Nevertheless, one may opt to use a much richer, explicit signalling ( besides the initially thought just a raw-data transport ) and help to solve the context-specific, signalling-RTO-aware behaviour inside the multi-agent worlds, that may better reflect the actual situations and survive also the other issues that start to appear in non-monolythic worlds of distributed-systems.

Explicit signalling is one way to cope with.

Fine-tune the ZeroMQ infrastructure. Forget using defaults. Always!

Recent API versions started to add more options to fine-tune the ZeroMQ behaviour for particular use-cases.

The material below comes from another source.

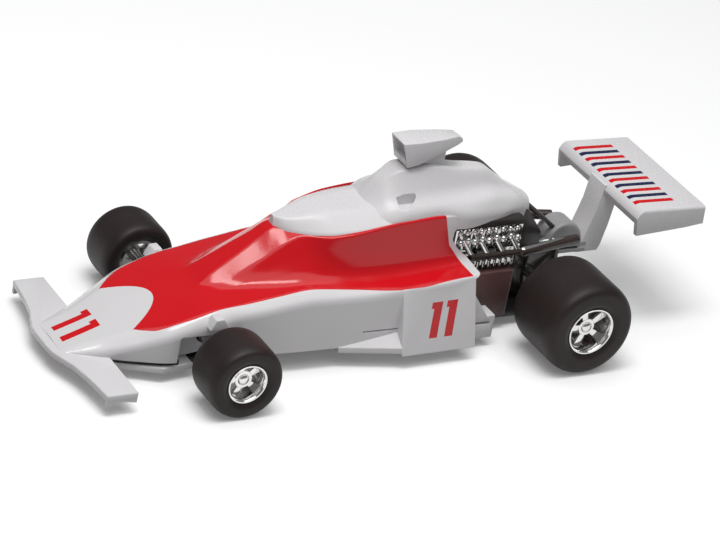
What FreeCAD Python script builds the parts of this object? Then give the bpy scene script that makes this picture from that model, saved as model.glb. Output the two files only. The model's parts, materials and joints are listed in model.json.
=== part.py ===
import FreeCAD, Part
import os
import Sketcher

# Open wheel racing car, a plastic toy of about 1:32.
# +X points to the nose, +Y to the left side, +Z up, and the tyres stand on z = 0.

DOC = FreeCAD.newDocument("RacingCar")

# Driving dimensions in millimetres: alias, value, what it is
SIZES = [
    ("wheelbase", 78.5, "front axle to rear axle"),
    ("drawn_wheelbase", 78.5, "wheelbase to which the places behind the front axle are drawn"),
    ("front_overhang", 30.5, "front axle to the foremost edge of the nose"),
    ("rear_overhang", 33.3, "rear axle to the rear edge of the rear wing"),
    # Wheels
    ("front_tyre_radius", 7.9, "front tyre, outside"),
    ("rear_tyre_radius", 10.3, "rear tyre, outside"),
    ("front_tyre_width", 10.4, "front tyre, across"),
    ("rear_tyre_width", 15.8, "rear tyre, across"),
    ("front_half_width", 30.2, "centre line to the outer face of a front tyre"),
    ("rear_half_width", 30.8, "centre line to the outer face of a rear tyre"),
    ("front_rim_radius", 4.3, "front rim, lip"),
    ("rear_rim_radius", 5.3, "rear rim, lip"),
    ("front_shoulder", 2.1, "rounding of the front tread edges"),
    ("rear_shoulder", 2.6, "rounding of the rear tread edges"),
    ("tyre_recess", 0.7, "tyre wall, set back round the rim"),
    ("tyre_bead", 1.0, "width of that sloping ring of the tyre wall"),
    ("lip_recess", 0.4, "rim lip behind the tyre's outer face"),
    ("axle_radius", 1.2, "steel axle"),
    ("bearing_gap", 0.08, "running gap of an axle in its bearing"),
    ("seat_gap", 0.02, "gap of a pushed-on rim or tyre"),
    ("rim_wall", 0.7, "rim barrel and spoke plate"),
    ("rim_dish", 2.4, "depth of the spoke plate behind the rim lip"),
    ("hub_radius", 1.9, "rim hub"),
    ("hub_length", 4.0, "rim hub, along the axle"),
    ("axle_stub", 0.4, "end of the axle behind the spoke plate's face"),
    ("spoke_count", 5, "spokes of a rim"),
    ("spoke_width", 1.1, "one spoke"),
    ("window_margin", 0.3, "metal left between a rim's window and its hub or barrel"),
    # Floor
    ("pan_bottom", 2.1, "ground to the floor pan"),
    ("pan_thickness", 1.3, "floor pan"),
    ("pan_half_width", 11.0, "floor pan beside the cockpit"),
    ("pan_rear_half_width", 8.5, "floor pan between the rear tyres"),
    ("seat_clearance", 0.05, "gap of a seated piece to the moulding beside it"),
    ("overcut", 1.0, "how far a cut runs past the piece that it goes through"),
    ("belly_half_width", 8.6, "hollow under the body, half"),
    ("belly_height", 7.2, "hollow under the body, above the pan"),
    ("belly_back", 53.0, "front axle to the rear end of the hollow"),
    ("bearing_half_length", 2.4, "axle bearing block, half"),
    ("bearing_sole", 1.0, "plate that joins the two bearing blocks"),
    ("bearing_side_gap", 0.6, "bearing block to the side of the hollow"),
    ("axle_clearance", 0.6, "gap of the axle to the body's side walls"),
    # Front wing
    ("wing_thickness", 1.4, "front wing plate"),
    ("wing_top", 4.8, "ground to the front wing's top"),
    ("wing_half_span", 23.0, "front wing, centre line to tip"),
    ("wing_tip_lead", 26.6, "front axle to the leading edge at the tip"),
    ("wing_mid_lead", 27.2, "front axle to the leading edge at mid span"),
    ("wing_root_lead", 28.2, "front axle to the leading edge beside the nose"),
    ("wing_trail", 19.8, "front axle to the trailing edge"),
    ("nose_lip_half_width", 5.0, "straight front edge of the nose, half"),
    ("wing_root_half_width", 10.6, "centre line to the sweep of the leading edge"),
    ("wing_lip_drop", 1.6, "turned-down strip at the wing tip"),
    ("wing_lip_wall", 0.9, "turned-down strip at the wing tip, wall"),
    # Wheel bay, nose tray and its groove
    ("bay_front", 7.3, "front axle to the front of the wheel bay"),
    ("bay_back", 3.0, "front axle to the back of the wheel bay"),
    ("bay_half_width", 10.4, "body half width in the wheel bay"),
    ("bay_top", 10.2, "ground to the top of the wheel bay"),
    ("groove_height", 1.0, "groove above the nose tray"),
    ("groove_depth", 2.2, "groove above the nose tray"),
    ("tray_front", 19.0, "front axle to the front of the nose tray"),
    ("tray_front_half_width", 9.4, "nose tray at the front"),
    ("tray_knee", 10.0, "front axle to the widest point of the tray"),
    ("tray_knee_half_width", 13.8, "nose tray, widest"),
    ("tray_back", 3.2, "front axle to the back of the tray"),
    ("tray_back_half_width", 13.0, "nose tray at the back"),
    # Side panel and ramp
    ("panel_front", 41.0, "front axle to the front of the side panel"),
    ("panel_top_out", 16.0, "side panel, upper edge"),
    ("panel_foot_out", 19.9, "side panel, lower edge"),
    ("panel_top_z", 16.4, "ground to the side panel's upper edge"),
    ("panel_foot_z", 3.0, "ground to the side panel's lower edge"),
    ("panel_back_top_out", 15.1, "side panel, upper edge at its rear end"),
    ("panel_back_foot_out", 19.7, "side panel, lower edge at its rear end"),
    ("panel_back_top_z", 17.2, "ground to the upper edge at its rear end"),
    ("panel_edge_fall", 0.4, "fall of the side panel's top towards the pod"),
    ("panel_in", 14.0, "inner side of the side panel, inside the pod"),
    ("ramp_front", 28.0, "front axle to the front of the ramp"),
    ("ramp_top", 7.5, "ground to the top of the ramp"),
    ("ramp_foot", 4.6, "ground to the outer edge of the ramp"),
    ("ramp_front_in", 5.4, "ground to the inner edge of the ramp in front"),
    ("ramp_back_in", 8.7, "ground to the inner edge of the ramp behind"),
    ("ramp_out", 19.4, "centre line to the ramp's outer edge behind"),
    ("ramp_slot", 0.35, "slot above the ramp"),
    ("ramp_slot_length", 8.0, "slot above the ramp, along the body"),
    # Rear edge of the body, along the engine opening
    ("body_back", 58.3, "front axle to the rear face of the pods"),
    ("shelf_back", 59.8, "front axle to the rear end of the shelf beside the tub"),
    ("shelf_top", 17.6, "ground to the shelf's rear end"),
    ("opening_front", 55.0, "front axle to the foremost point of the engine opening"),
    ("opening_mid", 22.8, "ground to the foremost point of the engine opening"),
]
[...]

Be sure to read carefully all details available to setup Context()-instance to tweak the socket instance access-point behaviour, so that it best matches your distributed-system signalling + transport needs:

.setsockopt( ZMQ_LINGER,     0 )         # always, indeed ALWAYS
.setsockopt( ZMQ_SNDBUF,    .. )         # always, additional O/S + kernel rules apply ( read more about proper sizing )
.setsockopt( ZMQ_SNDHWM,    .. )         # always, problem-specific data-engineered sizing
.setsockopt( ZMQ_TOS,       .. )         # always, indeed ALWAYS for critical systems
.setsockopt( ZMQ_IMMEDIATE, .. )         # prevents "loosing" messages pumped into incomplete connections

and many more. Without these, design would remain nailed into a coffin in the real-world transaction's jungle.